DATA PROVIDED
---

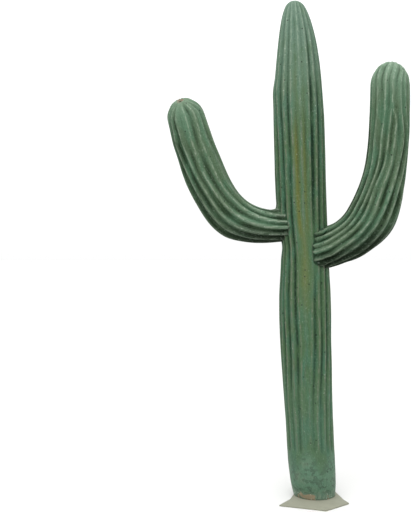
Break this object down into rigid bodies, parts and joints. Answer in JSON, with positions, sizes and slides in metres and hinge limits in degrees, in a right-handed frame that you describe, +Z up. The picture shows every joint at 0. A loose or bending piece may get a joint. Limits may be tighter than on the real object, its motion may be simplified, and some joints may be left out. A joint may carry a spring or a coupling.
{
  "type": "artificial saguaro cactus",
  "caption": "Tall moulded saguaro with a ribbed tapering trunk and an upturned ribbed arm on each side, standing on a thin grey plate.",
  "frame": {"origin": "on the plate's underside, below the middle of the trunk's foot", "axes": "+Z up along the trunk, -Y towards the front, -X towards the lower of the two arm tips"},
  "size_m": [1.4375, 0.458, 3],
  "materials": {
    "plate": "matt grey paint, worn",
    "trunk_skin": "hand-painted green over a moulded skin, dark in the grooves and greyed on the ridges",
    "arm_skin": "hand-painted green over a moulded skin, paler at the tips"
  },
  "bodies": {
    "root": {"base_plate": "plate", "trunk": "trunk_skin", "left_arm_lower": "arm_skin", "left_arm_upper": "arm_skin", "right_arm_lower": "arm_skin", "right_arm_upper": "arm_skin"}
  },
  "joints": []
}
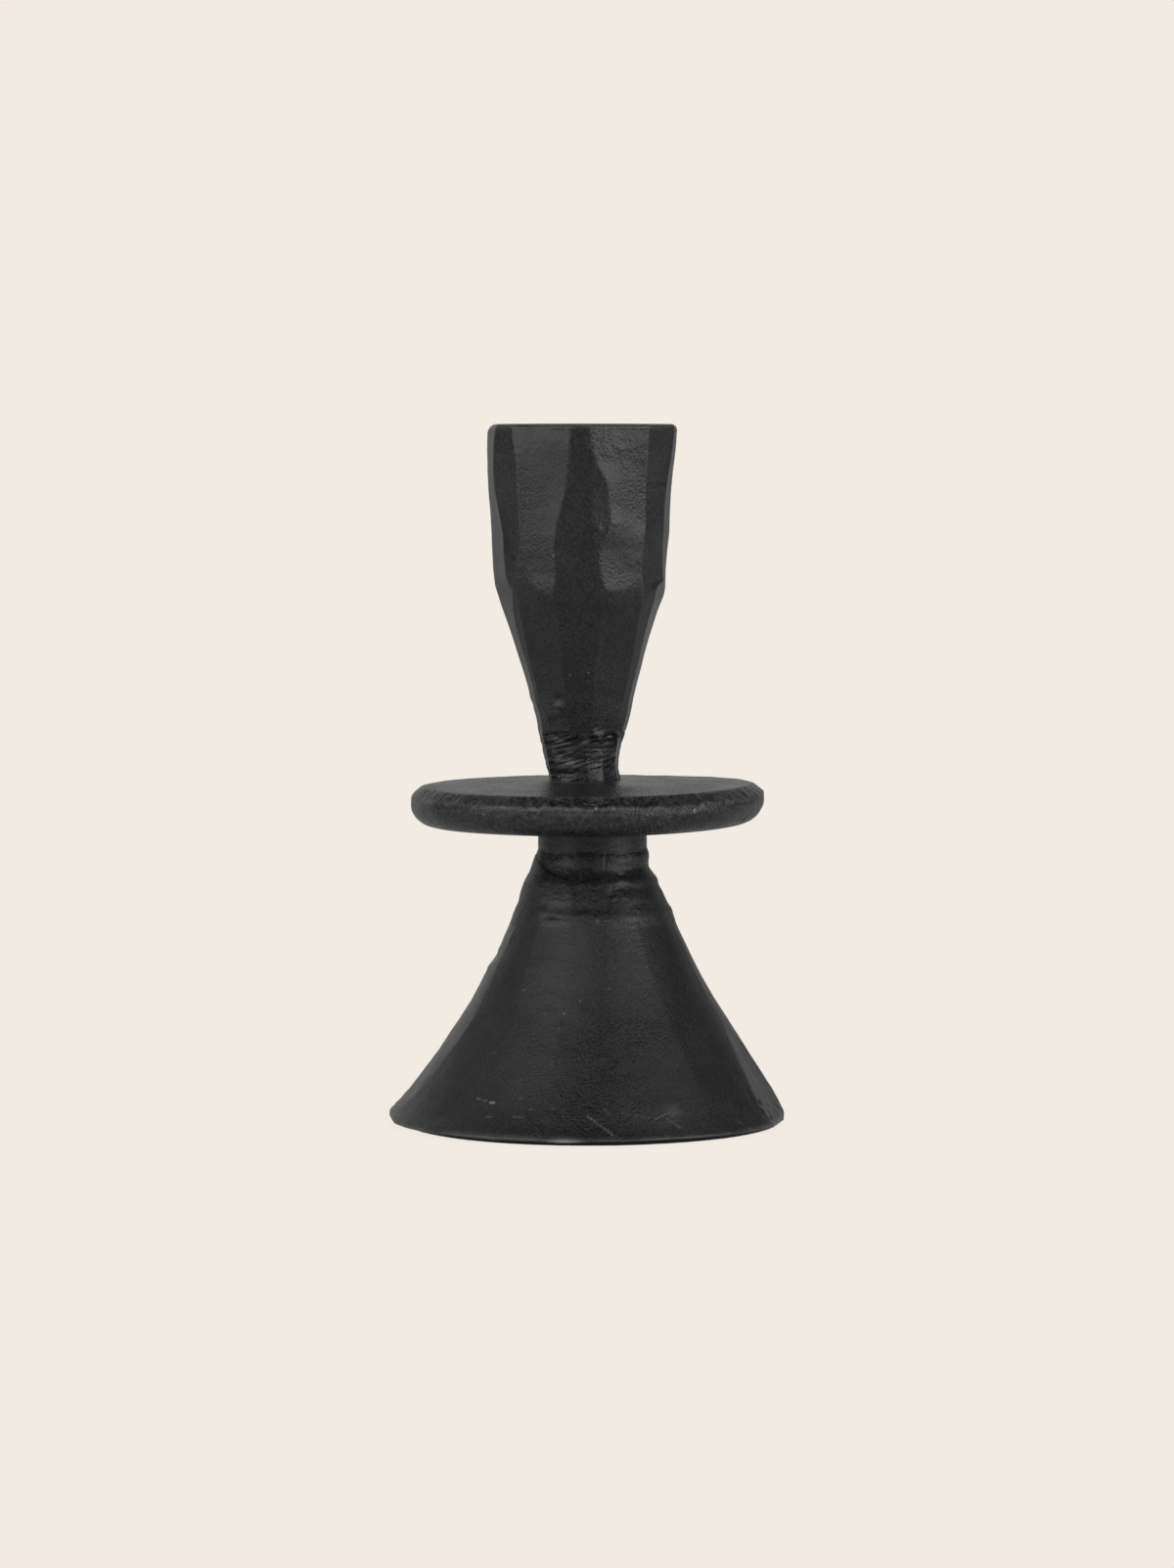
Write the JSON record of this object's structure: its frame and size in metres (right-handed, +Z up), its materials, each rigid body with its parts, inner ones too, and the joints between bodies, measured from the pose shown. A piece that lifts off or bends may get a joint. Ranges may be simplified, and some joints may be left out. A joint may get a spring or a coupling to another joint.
{
  "type": "candle holder",
  "caption": "Forged candle holder: a hammered cup with a round socket on a tapering stem, over a thick drip plate and a flared hollow foot.",
  "frame": {"origin": "on the table, under the middle of the foot's outline in the front view", "axes": "+Z up through the candle socket, -Y towards the front that the picture shows, +X to the right of that view"},
  "size_m": [0.0803, 0.0812, 0.1418],
  "materials": {
    "forged_iron": "satin",
    "weld_iron": "satin",
    "bare_steel": "satin",
    "black_felt": "matte"
  },
  "bodies": {
    "root": {"candle_cup": "forged_iron", "cup_weld": "weld_iron", "drip_plate": "forged_iron", "plate_weld": "weld_iron", "centre_dowel": "bare_steel", "neck_bar": "forged_iron", "neck_weld": "weld_iron", "foot_cone": "forged_iron", "seam_weld": "weld_iron", "bottom_plate": "bare_steel", "tack_welds": "weld_iron", "felt_pad": "black_felt"}
  },
  "joints": []
}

---

WORK TO BE COMPLETED
Extract each entry in full and write it down exactly.

RESPONSE TO THE TASK
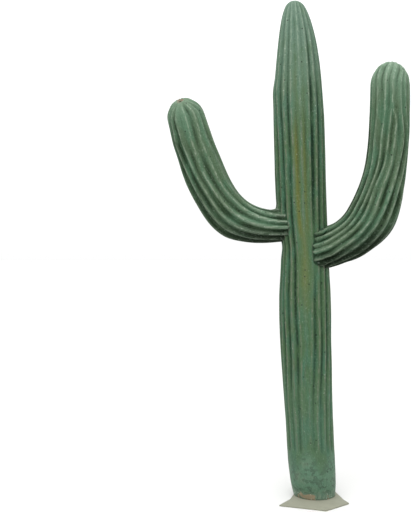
Break this object down into rigid bodies, parts and joints. Answer in JSON, with positions, sizes and slides in metres and hinge limits in degrees, in a right-handed frame that you describe, +Z up. The picture shows every joint at 0. A loose or bending piece may get a joint. Limits may be tighter than on the real object, its motion may be simplified, and some joints may be left out. A joint may carry a spring or a coupling.
{
  "type": "artificial saguaro cactus",
  "caption": "Tall moulded saguaro with a ribbed tapering trunk and an upturned ribbed arm on each side, standing on a thin grey plate.",
  "frame": {"origin": "on the plate's underside, below the middle of the trunk's foot", "axes": "+Z up along the trunk, -Y towards the front, -X towards the lower of the two arm tips"},
  "size_m": [1.4375, 0.458, 3],
  "materials": {
    "plate": "matt grey paint, worn",
    "trunk_skin": "hand-painted green over a moulded skin, dark in the grooves and greyed on the ridges",
    "arm_skin": "hand-painted green over a moulded skin, paler at the tips"
  },
  "bodies": {
    "root": {"base_plate": "plate", "trunk": "trunk_skin", "left_arm_lower": "arm_skin", "left_arm_upper": "arm_skin", "right_arm_lower": "arm_skin", "right_arm_upper": "arm_skin"}
  },
  "joints": []
}
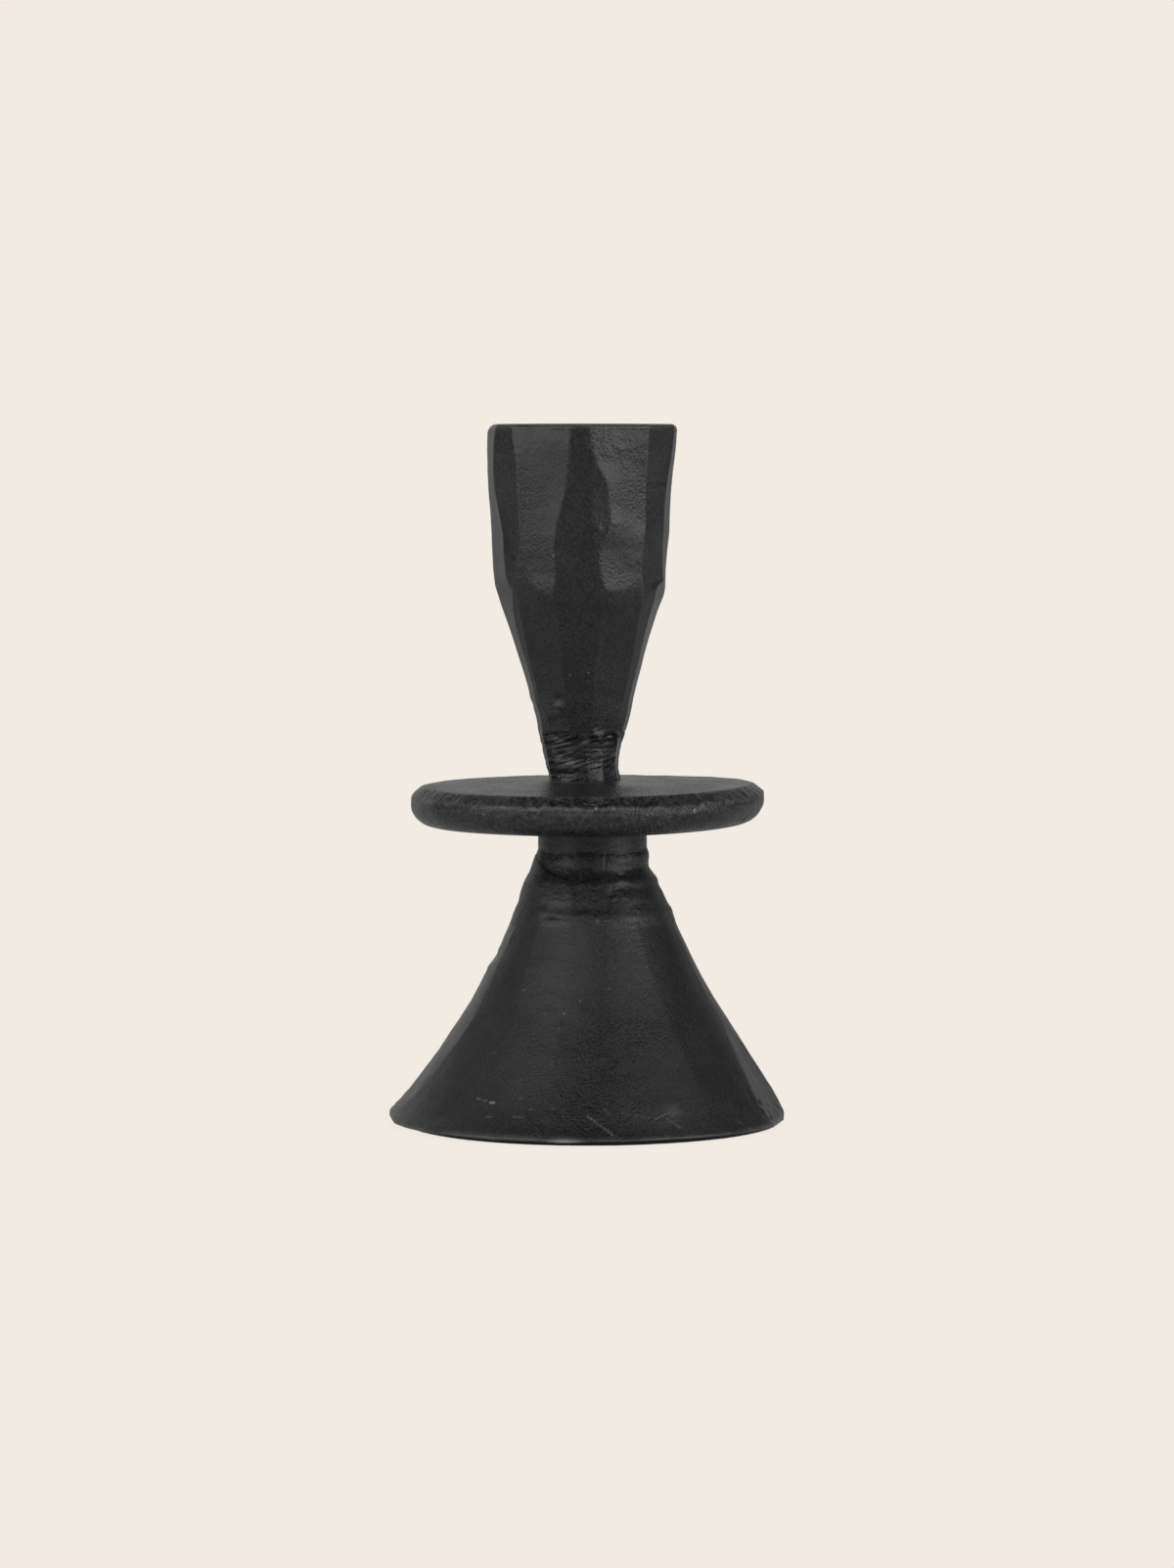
Write the JSON record of this object's structure: its frame and size in metres (right-handed, +Z up), its materials, each rigid body with its parts, inner ones too, and the joints between bodies, measured from the pose shown. A piece that lifts off or bends may get a joint. Ranges may be simplified, and some joints may be left out. A joint may get a spring or a coupling to another joint.
{
  "type": "candle holder",
  "caption": "Forged candle holder: a hammered cup with a round socket on a tapering stem, over a thick drip plate and a flared hollow foot.",
  "frame": {"origin": "on the table, under the middle of the foot's outline in the front view", "axes": "+Z up through the candle socket, -Y towards the front that the picture shows, +X to the right of that view"},
  "size_m": [0.0803, 0.0812, 0.1418],
  "materials": {
    "forged_iron": "satin",
    "weld_iron": "satin",
    "bare_steel": "satin",
    "black_felt": "matte"
  },
  "bodies": {
    "root": {"candle_cup": "forged_iron", "cup_weld": "weld_iron", "drip_plate": "forged_iron", "plate_weld": "weld_iron", "centre_dowel": "bare_steel", "neck_bar": "forged_iron", "neck_weld": "weld_iron", "foot_cone": "forged_iron", "seam_weld": "weld_iron", "bottom_plate": "bare_steel", "tack_welds": "weld_iron", "felt_pad": "black_felt"}
  },
  "joints": []
}